Individual investors increasingly are looking for alternatives to the wealth management model that relies heavily on engaging clients in person. Many people want a more flexible way to manage their investments, which combines sophisticated, easy-to-use digital tools with a human touch when it really matters. Regulators have also been putting pressure on conventional commission-based models, eroding the economics of many traditional wealth management businesses.
Consumers’ appetites for alternative models, combined with powerful new software, have opened the door to a wave of “robo-adviser” start-ups, such as Betterment, Personal Capital and Wealthfront. These firms rely on automated computer algorithms to allocate, deploy and rebalance investments. They make it easy to open an account, and their active reporting not only helps people understand their financial positions but also nudges them to better investment behaviors—a critical factor in building a sufficient retirement nest egg.
These insurgents have themselves gained assets, and they have spurred investment giants such as Fidelity, Charles Schwab and Vanguard to develop their own fast growing robo offerings, often in a hybrid model that pairs digital tools with human advisers when needed (see Figure 1). With a large existing base of middle-income users, investment firms hope to appeal to more customers and lower their costs through more self-service.

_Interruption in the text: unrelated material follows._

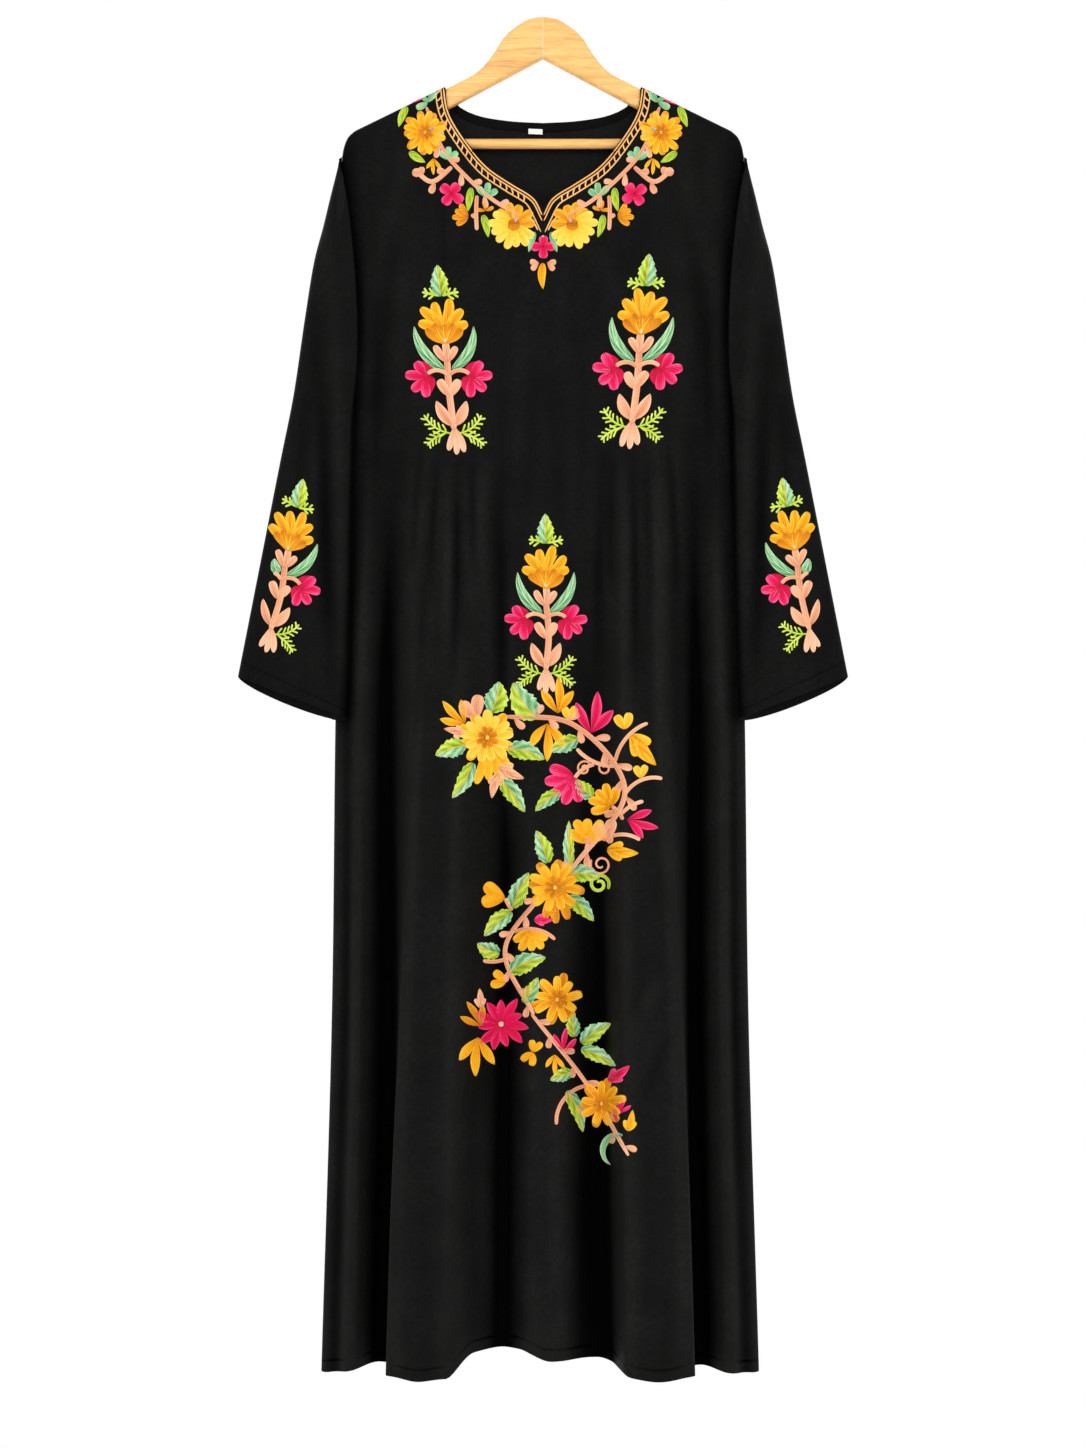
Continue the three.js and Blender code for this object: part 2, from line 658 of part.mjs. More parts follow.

Where does that leave insurance companies, wire houses, broker dealers and banks that have not yet adopted robo advice? They are at serious risk of losing share in the middle markets given relatively weak customer loyalty in their wealth management businesses and a high-cost distribution model that has seen little productivity growth in recent years. Fortunately, they still have time to convert existing customers—and possibly attract new ones—by heeding four lessons from the experience of early movers.
Use the trove of customer information to steer the right customers to a new model. Incumbent firms have a wealth of data about their customers’ income, spending and savings, as well as customer feedback on what annoys or delights them about their banking experience. They need to develop capabilities to mine that data so it can be used to select groups with the greatest potential for a robo investment model and to identify people experiencing an event with big financial implications, such as a divorce or the birth of a child, which creates an opportunity to reconsider providers.
Robo can reenergize the adviser network. Financial advisers value their existing relationships with clients. Depending on how advisers are compensated, a hybrid model could adversely effect their livelihood as well as harm their relationships with clients. The transition to a new model, then, must be smooth for both customer and adviser. In fact, many advisers welcome better technology that they can use with their customers to visualize different investment strategies. Even better, automating routine interactions such as change of address allows advisers to spend more time on higher value interactions, which should raise their productivity and compensation.
Don’t assume the current pricing structure should stay. The way a firm currently prices—for example, with fees on underlying assets or commissions on trades—might not suit a new robo model. Major mutual fund houses have different pricing structures, and some even make available parts of their offerings for free. Firms will need to consider which products or services they might cannibalize with a robo model so they can find new revenues to offset those losses.
Modernize the legacy IT stack. Most firms will have to update their existing IT, parts of which date back three decades, so they can deliver better customer experience. Bain’s recent benchmarking of about 250 companies in Europe and North America found that digital leaders excel in three areas. They prioritize ruthlessly and eliminate noncritical IT projects, which result in more streamlined innovation agendas. They adopt Agile development processes and cloud infrastructure to speed delivery and reduce costs. And finally, they take a blank-sheet approach to self-funding, because this reexamines what IT does and how it does it.
A hybrid robo business model, executed well, will quickly appeal to a portion of the broad middle market of customers. As the technology improves, more customers will find value in this model. There’s no reason incumbent firms should cede the market to start-ups or to mutual funds.